Records with modeling code

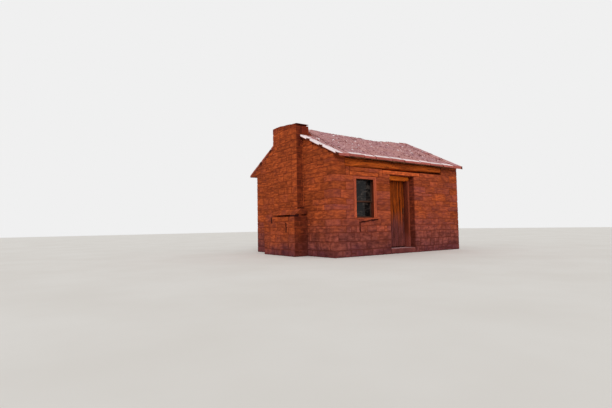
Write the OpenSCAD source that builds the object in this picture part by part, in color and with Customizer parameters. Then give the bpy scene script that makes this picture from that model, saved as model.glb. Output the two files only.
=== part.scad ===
// One-room sandstone house with an earth roof, a gable chimney and one door.
// X runs along the eaves, Y from the front wall to the back wall, Z up.
// The origin is at the middle of the footprint, on the ground.

/* [Walls] */
// Outside length along the eaves
wall_len = 5030; // [4600:10:5600]
// Outside width across the gable
wall_wid = 3960; // [3600:10:4400]
// Thickness of every wall
wall_t = 400; // [320:10:460]
// Height of the courses between the eaves log and the roof boards
over_log_h = 82; // [40:2:240]
// Height of the stone lintels over the door and the window
lintel_h = 115; // [80:5:160]

/* [Roof] */
// Pitch of the roof boards, on the back slope
deck_pitch = 24; // [20:0.5:25]
// Distance by which the front slope lies lower at the wall's face than the back slope
front_drop = 70; // [0:5:90]
// Pitch of the coping stones on the gables
cope_pitch = 26; // [25.5:0.5:28]
// Thickness of the roof boards
deck_t = 30; // [20:1:45]
// Thickness of the flat edge stones
slab_t = 75; // [50:5:100]
// Thickness of the coping stones on the right gable
right_slab_t = 90; // [60:5:120]
// Width of the eaves stones, up the slope
slab_w = 290; // [200:10:360]
// Reach of the eaves beyond the front wall
front_over = 210; // [120:10:300]
// Most by which one eaves stone stands back from the next
slab_shift = 24; // [0:2:40]
// Reach of the eaves beyond the back wall
back_over = 450; // [300:10:520]
// Reach of the coping beyond the gables
rake_over = 30; // [10:5:60]
// Distance by which that reach grows up the front row of the left gable
rake_gain = 70; // [0:5:90]
// Height lost by that row at the stack, against the row on the right gable
left_sink = 52; // [0:2:60]
// Depth of the earth at the ridge
ridge_earth = 165; // [130:5:200]
// Joint between two edge stones
slab_gap = 6; // [3:1:12]

/* [Roof timbers] */
// Diameter of the ridge pole
ridge_d = 200; // [160:10:240]
// Diameter of the purlins
purlin_d = 140; // [110:10:170]
// Length of each log's seat in a gable
log_seat = 150; // [100:10:180]
// Depth of the front eaves log at its thick end
beam_h = 262; // [220:2:280]
// Share of that depth left at its thin end
beam_taper = 0.68; // [0.6:0.01:0.9]
// Thickness of the eaves log, into the wall
beam_d = 240; // [200:10:280]
// Distance from the left corner to the eaves log
beam_x = 385; // [300:5:450]
// Length of the eaves log
beam_len = 3855; // [3600:5:4000]
// Distance by which the wall above the eaves log stands back
beam_recess = 100; // [60:10:150]

/* [Door] */
// Distance from the left corner to the doorway
door_x = 1985; // [1900:5:2050]
// Width of the doorway in the stone
door_w = 995; // [900:5:1050]
// Height of the doorway's head above the window's head
door_rise = 105; // [60:5:200]
// Height of the stone threshold
threshold_h = 150; // [100:5:180]
// Width of the door posts
post_w = 65; // [50:5:90]
// Height of the timber head
head_h = 108; // [80:2:130]
// Distance from the outer face back to the frame
frame_y = 190; // [150:5:220]
// Gap between the leaf and its frame
leaf_gap = 8; // [7:0.5:12]
// Gap between the leaf and the threshold
leaf_foot = 15; // [8:1:30]
// Reach of the stop that the leaf closes against
stop_w = 10; // [8:1:12]
// Thickness of the leaf's boards
leaf_t = 30; // [24:1:36]
// Number of boards in the leaf
leaf_boards = 6; // [4:1:8]
// Thickness of the battens on the leaf
batten_t = 22; // [18:1:28]
// Height of each batten
batten_h = 120; // [90:5:150]
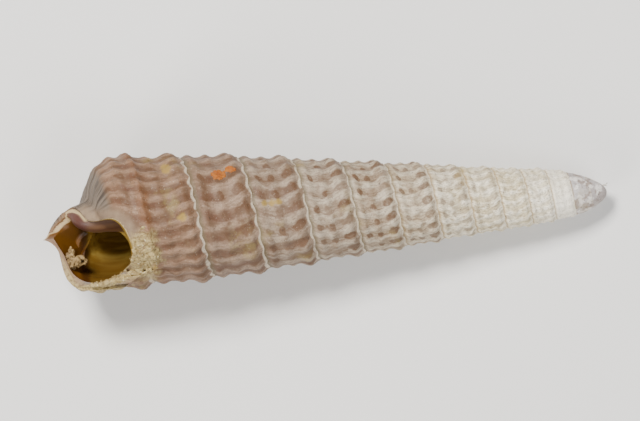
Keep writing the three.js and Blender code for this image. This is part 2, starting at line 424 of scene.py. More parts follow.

# YOUR GOAL:
Return every line of the material exactly.

# REPLY:
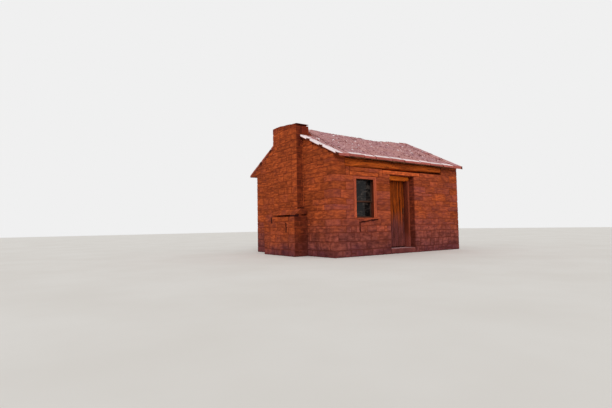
Write the OpenSCAD source that builds the object in this picture part by part, in color and with Customizer parameters. Then give the bpy scene script that makes this picture from that model, saved as model.glb. Output the two files only.
=== part.scad ===
// One-room sandstone house with an earth roof, a gable chimney and one door.
// X runs along the eaves, Y from the front wall to the back wall, Z up.
// The origin is at the middle of the footprint, on the ground.

/* [Walls] */
// Outside length along the eaves
wall_len = 5030; // [4600:10:5600]
// Outside width across the gable
wall_wid = 3960; // [3600:10:4400]
// Thickness of every wall
wall_t = 400; // [320:10:460]
// Height of the courses between the eaves log and the roof boards
over_log_h = 82; // [40:2:240]
// Height of the stone lintels over the door and the window
lintel_h = 115; // [80:5:160]

/* [Roof] */
// Pitch of the roof boards, on the back slope
deck_pitch = 24; // [20:0.5:25]
// Distance by which the front slope lies lower at the wall's face than the back slope
front_drop = 70; // [0:5:90]
// Pitch of the coping stones on the gables
cope_pitch = 26; // [25.5:0.5:28]
// Thickness of the roof boards
deck_t = 30; // [20:1:45]
// Thickness of the flat edge stones
slab_t = 75; // [50:5:100]
// Thickness of the coping stones on the right gable
right_slab_t = 90; // [60:5:120]
// Width of the eaves stones, up the slope
slab_w = 290; // [200:10:360]
// Reach of the eaves beyond the front wall
front_over = 210; // [120:10:300]
// Most by which one eaves stone stands back from the next
slab_shift = 24; // [0:2:40]
// Reach of the eaves beyond the back wall
back_over = 450; // [300:10:520]
// Reach of the coping beyond the gables
rake_over = 30; // [10:5:60]
// Distance by which that reach grows up the front row of the left gable
rake_gain = 70; // [0:5:90]
// Height lost by that row at the stack, against the row on the right gable
left_sink = 52; // [0:2:60]
// Depth of the earth at the ridge
ridge_earth = 165; // [130:5:200]
// Joint between two edge stones
slab_gap = 6; // [3:1:12]

/* [Roof timbers] */
// Diameter of the ridge pole
ridge_d = 200; // [160:10:240]
// Diameter of the purlins
purlin_d = 140; // [110:10:170]
// Length of each log's seat in a gable
log_seat = 150; // [100:10:180]
// Depth of the front eaves log at its thick end
beam_h = 262; // [220:2:280]
// Share of that depth left at its thin end
beam_taper = 0.68; // [0.6:0.01:0.9]
// Thickness of the eaves log, into the wall
beam_d = 240; // [200:10:280]
// Distance from the left corner to the eaves log
beam_x = 385; // [300:5:450]
// Length of the eaves log
beam_len = 3855; // [3600:5:4000]
// Distance by which the wall above the eaves log stands back
beam_recess = 100; // [60:10:150]

/* [Door] */
// Distance from the left corner to the doorway
door_x = 1985; // [1900:5:2050]
// Width of the doorway in the stone
door_w = 995; // [900:5:1050]
// Height of the doorway's head above the window's head
door_rise = 105; // [60:5:200]
// Height of the stone threshold
threshold_h = 150; // [100:5:180]
// Width of the door posts
post_w = 65; // [50:5:90]
// Height of the timber head
head_h = 108; // [80:2:130]
// Distance from the outer face back to the frame
frame_y = 190; // [150:5:220]
// Gap between the leaf and its frame
leaf_gap = 8; // [7:0.5:12]
// Gap between the leaf and the threshold
leaf_foot = 15; // [8:1:30]
// Reach of the stop that the leaf closes against
stop_w = 10; // [8:1:12]
// Thickness of the leaf's boards
leaf_t = 30; // [24:1:36]
// Number of boards in the leaf
leaf_boards = 6; // [4:1:8]
// Thickness of the battens on the leaf
batten_t = 22; // [18:1:28]
// Height of each batten
batten_h = 120; // [90:5:150]
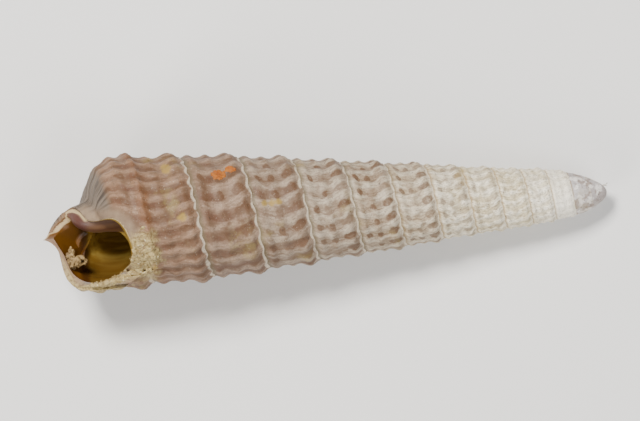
Keep writing the three.js and Blender code for this image. This is part 2, starting at line 424 of scene.py. More parts follow.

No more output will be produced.